The National Labor Relations Board has been busy this summer making bold decisions that could have far-reaching implications.
The NLRB’s most publicized action this summer occurred on July 29 when the Office of the General Counsel announced that it would treat fast-food giant McDonald’s as a “joint employer.” The decision of the General Counsel will have an immediate effect on a series of claims alleging that the company and its franchisees took negative employment actions against employees who participated in protected organizing activities. Many of these labor charges against McDonald’s stem from the fallout of the fast-food worker strikes over the past few years where employees have sought to increase their wages to $15/hr. According to the General Counsel, the Board has received 181 cases involving McDonalds since November 2012, of which at least 43 cases have merit (64 were still pending investigation at that time).
McDonald’s and other fast-food employers have previously escaped liability from the NLRB by claiming that their individual franchisees – and not the company – are responsible for setting the wages and terms and conditions of employment. The claimants in the cases pending against McDonald’s have persuaded the General Counsel that the corporation exerts significant control over the employment relationship, even providing franchisees with tools and standards for managing their workforce. Should the decision of the General Counsel stand, fast-food workers will find it easier to organize and collectively bargain for higher wages and better terms and conditions of employment, and McDonald’s and other franchisors will be subject to increased liability for violations of federal labor law. A final resolution of the issue, however, may be a long way off. The decision on whether McDonald’s is a joint employer will now be in front of administrative law judges, and can then be appealed to the full Board and potentially to the federal courts.

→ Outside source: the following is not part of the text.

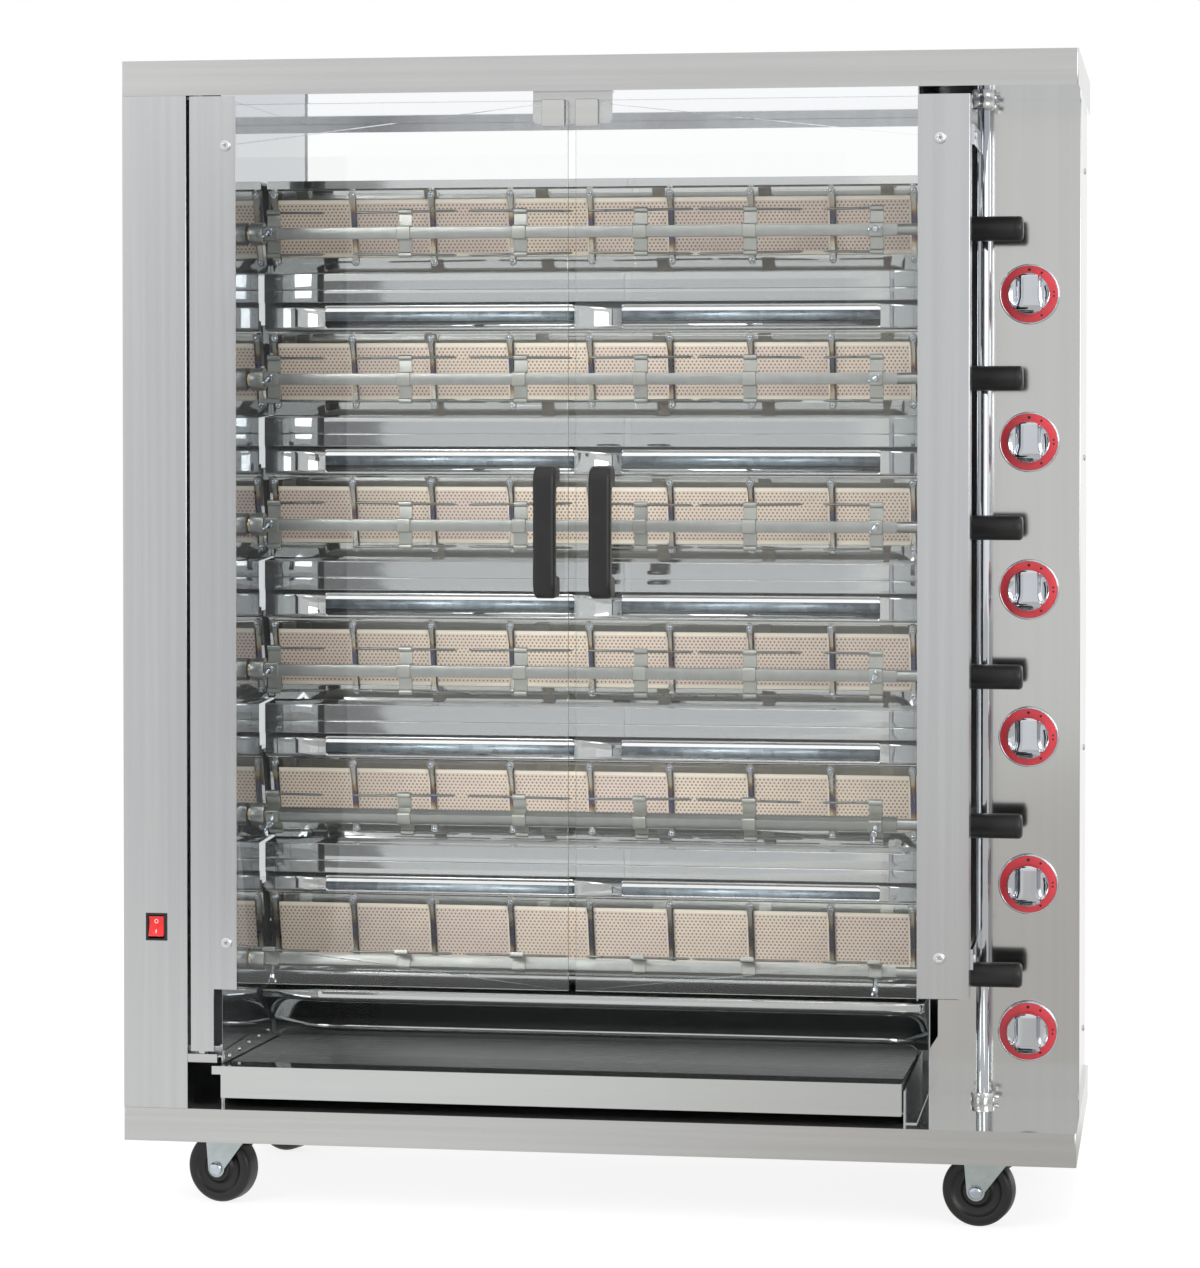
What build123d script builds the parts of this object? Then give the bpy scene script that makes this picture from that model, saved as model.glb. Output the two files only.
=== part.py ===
from build123d import *
import math
import os

os.makedirs("parts", exist_ok=True)

# A free-standing gas rotisserie on four swivel casters. Seen from the front, +X is to the right, the
# doors face -Y, and the origin is on the floor under the middle of the whole outline.

# Rows and tiles
row_count = 6
row_pitch = 180.0            # one spit, one burner and one knob to a row
tile_count = 8               # ceramic tiles in a burner
tile_pitch = 100.6

# Cabinet
sheet = 1.5                  # wall of the folded steel panels
drive_width = 115.0          # left side to the inside of the cavity's left wall
burner_left_gap = 11.0       # cavity wall to the first tile clamp
burner_right_gap = 21.7
control_width = 187.5        # inside of the cavity's right wall to the right edge of base and cap
depth = 480.0
base_height = 40.0
cap_height = 42.0
below_spits = 158.0          # deck to the lowest spit
above_spits = 158.0          # highest spit to the ceiling
corner_radius = 2.0          # outer bend of the folded panels
hem = 12.0                   # stiffening lip inside the base tray
cap_slot_height = 6.0        # open seam along the back of the cap
cap_slot_inset = 30.0
panel_bend = 1.0             # outer bend of the upright panels
column_width = 79.0          # front face of the drive housing
wall_setback = 28.0          # front plane to the flange of the cavity's left wall
flange_height = 58.0         # deck to the lower end of that flange
panel_setback = 240.0        # front plane to the control panel
side_inset = 4.0             # right side panel in from the edge of base and cap
panel_gap = 9.5              # cavity's right wall to the upper part of the control panel
panel_foot_height = 56.0     # deck to where the panel's left edge starts to slant
panel_slant = 15.0
panel_return = 14.0          # depth of the fold along the panel's left edge
wall_cut_height = 146.0      # deck to the underside of the right wall's forward part

# Rear panel
window_height = 90.0         # vent window behind each gap between two burners
window_drop = 130.0          # spit to the lower edge of its vent window
window_inset = 2.0
flue_rise = 78.0             # highest spit to the lower edge of the flue opening
flue_rail = 11.0             # rail over the flue opening
vent_slot_count = 6
vent_slot_width = 60.0
vent_slot_height = 5.0
vent_slot_pitch = 14.0
vent_slot_rise = 100.0       # deck to the lowest vent slot behind the motor

# Casters
wheel_diameter = 85.0
wheel_width = 30.0
wheel_clearance = 1.0        # wheel top to the lower edge of the base
wheel_edge = 6.0             # rounding of the tread
hub_radius = 16.0
hub_stand = 1.0              # hub proud of the tyre's side
axle_radius = 5.0
caster_trail = 22.0          # swivel axis to axle
caster_inset_left = 124.0
caster_inset_right = 95.0
caster_setback = 75.0
caster_turns = (-15.0, -10.0, -22.0, -6.0)   # front left, front right, rear left, rear right
caster_plate_width = 84.0
caster_plate_depth = 64.0
caster_plate = 3.0
kingpin_radius = 6.0
fork_wall = 2.5
fork_head_radius = 28.0
fork_foot_radius = 11.0
fork_top_gap = 16.0          # wheel top to the crown of the fork
crown_inset = 4.0            # front edge of the crown in from the swivel head's rim
crown_tail = 10.0            # crown behind the fork's foot
tail_flare = 4.0             # leg beyond the crown, at its widest
tail_drop = 14.0             # crown down to the widest place of the leg
knee_drop = 24.0             # crown down to where the rear edge turns towards the foot
knee = 3.0                   # rear edge behind the foot, there
shoulder = 2.0               # front edge behind the crown's, at the shoulder
shoulder_drop = 16.0
axle_nut_radius = 8.0
axle_nut = 5.0
running_gap = 0.05           # radial play of a pin or shaft in its bore
side_gap = 0.5               # play beside a hub or a collar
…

Less than a week after the General Counsel’s announcement on McDonald’s, the NLRB issued a press release stating that the Board had “unanimously ratified all administrative, personnel, and procurement matters taken by the Board from January 4, 2012 to August 5, 2013.” This decision of the Board partially responds to the Supreme Court’s ruling from earlier this summer in NLRB v. Noel Canning where the Court found the President Obama’s recess appointments to the Board were unconstitutional, thus potentially undermining the Board’s administrative actions and decisions during this time period. The Board’s decision seeks to validate the NLRB’s “appointment of various Regional Directors, Administrative Law Judges, and restructurings of regional and headquarters offices” that were made during this time. The Board’s press release, however, does not address the fate of the decisions issued from January 4, 2012 to August 5, 2013 that the NLRB may have to revisit.